Small savings schemes

Small savings schemes are savings instruments floated by the Centre with the twin objective of helping finance its expenditure as well as to inculcate the habit of saving regularly among investors. The interest rates for these schemes are linked to the government bond yields and need to be adjusted quarterly, though that seldom happens.

Historical data show that in February 2015, the outstanding balance on small savings was ₹6.2 lakh crore, which rose to ₹10.4 lakh crore in February 2019. The trend continued with the outstanding amount reaching ₹15.9 lakh crore in February 2023, a 12.1 per cent y-o-y growth and finally achieving ₹18.1 lakh crore in February 2024 at 13.8 per cent growth.

Among the 20 small savings schemes, seven have recorded growth between 9 per cent and 11 per cent over the past year. These include Post Office Savings Bank Deposits (9 per cent) and Post Office Recurring Deposits (11 per cent), among others. Most of these schemes have seen interest rates ranging between 4 per cent to 9 per cent.

“We have seen participation from B30 cities (locations beyond top 30 cities) rise even in equity, but even then, the small savings schemes remain attractive,” Feroze Azeez, Deputy CEO of Anand Rathi Wealth, said.

“In the new tax regime, many of the exemptions allowed under the old scheme which is savings oriented is not allowed.
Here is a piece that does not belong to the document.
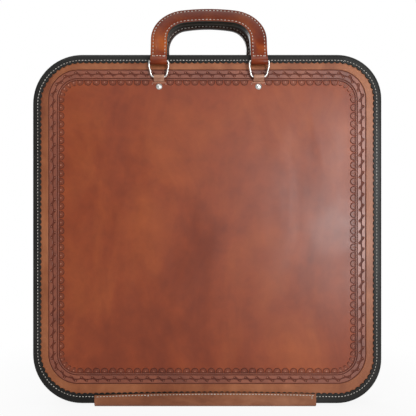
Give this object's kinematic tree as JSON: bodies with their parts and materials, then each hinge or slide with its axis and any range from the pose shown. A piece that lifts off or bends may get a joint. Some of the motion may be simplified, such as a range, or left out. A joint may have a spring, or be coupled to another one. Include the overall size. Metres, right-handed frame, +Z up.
{
  "type": "zipped apron case",
  "caption": "Flat square leather case of two shallow shells, hinged along the bottom by a strip, zipped round the other sides, with a loop handle on each shell.",
  "frame": {"origin": "on the floor, under the middle of the hinge strip that the closed case stands on", "axes": "+X to the right seen from the front, +Y from the front shell to the back shell, +Z up"},
  "size_m": [0.432, 0.0646, 0.5018],
  "materials": {
    "panel_leather": "waxed brown",
    "lining_cloth": "plain weave",
    "gusset_leather": "satin dark brown",
    "binding_leather": "satin black",
    "zip_cloth": "woven tape",
    "zip_coil": "satin",
    "zip_metal": "nickel plated",
    "tab_leather": "pale undyed",
    "nickel": "nickel plated",
    "handle_leather": "waxed red-brown",
    "core_leather": "dark",
    "strip_leather": "waxed brown"
  },
  "bodies": {
    "hinge_strip": {"hinge_strip": "strip_leather"},
    "back_shell": {"back_panel": "panel_leather", "back_lining": "lining_cloth", "back_gusset": "gusset_leather", "back_binding": "binding_leather", "back_zip_tape": "zip_cloth", "back_zip_coil": "zip_coil", "back_zip_stops": "zip_metal", "back_left_tab": "tab_leather", "back_right_tab": "tab_leather", "back_rivets": "nickel"},
    "front_shell": {"front_panel": "panel_leather", "front_lining": "lining_cloth", "front_gusset": "gusset_leather", "front_binding": "binding_leather", "front_zip_tape": "zip_cloth", "front_zip_coil": "zip_coil", "front_zip_stops": "zip_metal", "front_left_tab": "tab_leather", "front_right_tab": "tab_leather", "front_rivets": "nickel"},
    "front_left_ring": {"front_left_ring": "nickel"},
    "front_right_ring": {"front_right_ring": "nickel"},
    "front_handle": {"front_handle_face": "handle_leather", "front_handle_core": "core_leather", "front_handle_back": "handle_leather"},
    "back_left_ring": {"back_left_ring": "nickel"},
    "back_right_ring": {"back_right_ring": "nickel"},
    "back_handle": {"back_handle_face": "handle_leather", "back_handle_core": "core_leather", "back_handle_back": "handle_leather"},
    "left_slider": {"left_slider": "zip_metal"},
    "left_pull": {"left_pull": "zip_metal"},
    "right_slider": {"right_slider": "zip_metal"},
    "right_pull": {"right_pull": "zip_metal"}
  },
  "joints": [
    {"name": "front_shell_open", "type": "hinge", "parent": "hinge_strip", "child": "front_shell", "pos_m": [0, -0.0238, 0.0012], "axis": [1, 0, 0], "range_deg": [0, 90], "deforming": ["hinge_strip"]},
    {"name": "back_shell_open", "type": "hinge", "parent": "hinge_strip", "child": "back_shell", "pos_m": [0, 0.0235, 0.0012], "axis": [-1, 0, 0], "range_deg": [0, 90], "deforming": ["hinge_strip"]},
    {"name": "front_left_ring_swing", "type": "hinge", "parent": "front_shell", "child": "front_left_ring", "pos_m": [-0.0595, -0.0239, 0.4063], "axis": [1, 0, 0], "range_deg": [0, 150]},
    {"name": "front_right_ring_swing", "type": "hinge", "parent": "front_shell", "child": "front_right_ring", "pos_m": [0.0635, -0.0239, 0.4063], "axis": [1, 0, 0], "range_deg": [0, 150]},
    {"name": "front_handle_swing", "type": "hinge", "parent": "front_left_ring", "child": "front_handle", "pos_m": [0.002, -0.0284, 0.4238], "axis": [-1, 0, 0], "range_deg": [-180, 0]},
    {"name": "back_left_ring_swing", "type": "hinge", "parent": "back_shell", "child": "back_left_ring", "pos_m": [-0.0595, 0.0239, 0.4063], "axis": [-1, 0, 0], "range_deg": [0, 150]},
    {"name": "back_right_ring_swing", "type": "hinge", "parent": "back_shell", "child": "back_right_ring", "pos_m": [0.0635, 0.0239, 0.4063], "axis": [-1, 0, 0], "range_deg": [0, 150]},
    {"name": "back_handle_swing", "type": "hinge", "parent": "back_left_ring", "child": "back_handle", "pos_m": [0.002, 0.0284, 0.4238], "axis": [1, 0, 0], "range_deg": [-180, 0]},
    {"name": "left_slider_travel", "type": "slide", "parent": "back_shell", "child": "left_slider", "axis": [-1, 0, 0], "range_m": [0, 0.13]},
    {"name": "left_pull_swing", "type": "hinge", "parent": "left_slider", "child": "left_pull", "pos_m": [-0.0065, 0, 0.429], "axis": [0, 1, 0], "range_deg": [0, 110]},
    {"name": "right_slider_travel", "type": "slide", "parent": "back_shell", "child": "right_slider", "axis": [1, 0, 0], "range_m": [0, 0.13]},
    {"name": "right_pull_swing", "type": "hinge", "parent": "right_slider", "child": "right_pull", "pos_m": [0.0065, 0, 0.429], "axis": [0, -1, 0], "range_deg": [0, 110]}
  ],
  "couplings": [
    {"joint": "front_right_ring_swing", "follows": "front_left_ring_swing", "ratio": 1},
    {"joint": "back_right_ring_swing", "follows": "back_left_ring_swing", "ratio": 1}
  ]
}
Thus, the continuous flow of money into the savings scheme indicates households require new avenues for their financial savings,” he added.

Highest outstanding balances

As per RBI data, Post Office Time Deposits, Monthly Income Scheme, and Kisan Vikas Patras - 2014 have the highest outstanding balances among all small savings schemes in February 2024. Sukanya Samriddhi Yojana Account (SSA) and the Senior Citizens Scheme 2004 have seen the highest growth among all schemes.

The outstanding balance in SSA grew 41 per cent from ₹77,472 crore in February 2023 to ₹1 lakh crore in February 2024. The Senior Citizen Scheme 2004 saw outstanding balance rise from ₹1.3 lakh crore to ₹1.7 lakh crore, with a 28 per cent growth during the same period. The interest rate on both these schemes was 8.2 per cent, the highest among all.

“The ratio of outstanding small savings to outstanding deposits is at 11 per cent in FY23, which was just 4.9 per cent pre-pandemic. So that itself reflects quite a shift in savings pattern of households,” an economist with a public sector bank noted. The higher inflows toward small savings also indicate the rapid financialisation of the economy, the person added.